22.3.1 Opening a connection
- zfparams [ host [ user [ password ... ] ] ]
- Set or show the parameters for a future zfopen with no arguments. If
no arguments are given, the current parameters are displayed (the password
will be shown as a line of asterisks). If a host is given, and either the
user or password is not, they will be prompted for; also, any
parameter given as `?' will be prompted for, and if the `?' is
followed by a string, that will be used as the prompt. As zfopen calls
zfparams to store the parameters, this usually need not be called
A single argument `-' will delete the stored parameters.

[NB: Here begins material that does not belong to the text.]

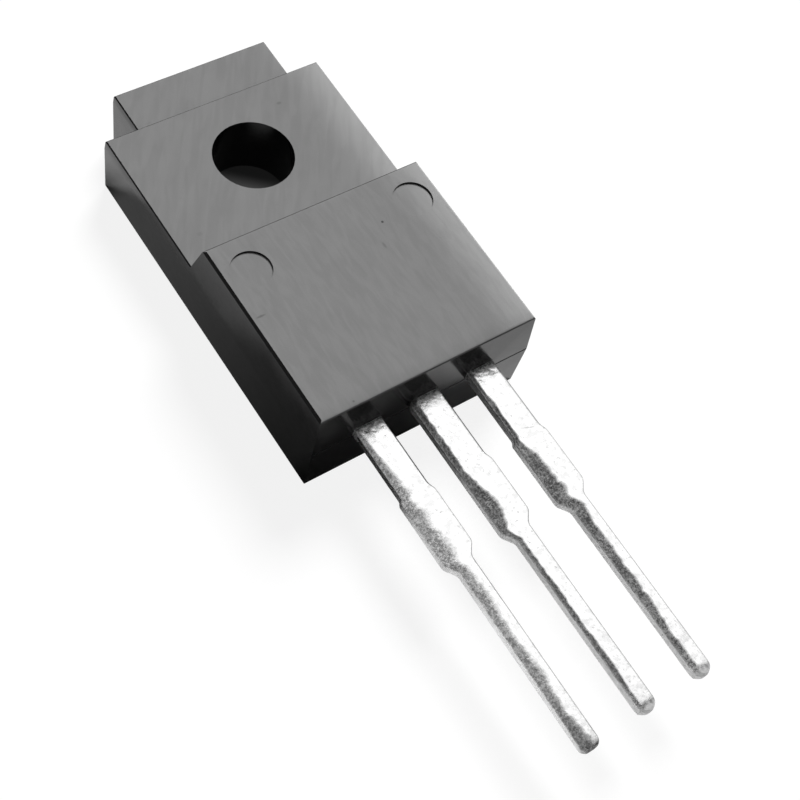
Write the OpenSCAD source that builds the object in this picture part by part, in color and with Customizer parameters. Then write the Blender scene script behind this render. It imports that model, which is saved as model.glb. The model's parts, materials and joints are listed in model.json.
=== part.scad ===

This will
also cause the memory of the last directory (and so on) on the other host
to be deleted.
- zfopen [ -1 ] [ host [ user [ password [ account ] ] ] ]
- If host is present, open a connection to that host under username
user with password password (and, on the rare occasions when it
is necessary, account account). If a necessary parameter is missing or
given as `?' it will be prompted for. If host is not present, use
a previously stored set of parameters.
If the command was successful, and the terminal is compatible with
xterm or is sun-cmd, a summary will appear in the title bar,
giving the local host:directory and the remote host:directory;
this is handled by the function zftp_chpwd, described below.
Normally, the host, user and password are internally
recorded for later re-opening, either by a zfopen with no arguments, or
automatically (see below). With the option `-1', no information is
stored. Also, if an open command with arguments failed, the parameters
will not be retained (and any previous parameters will also be deleted).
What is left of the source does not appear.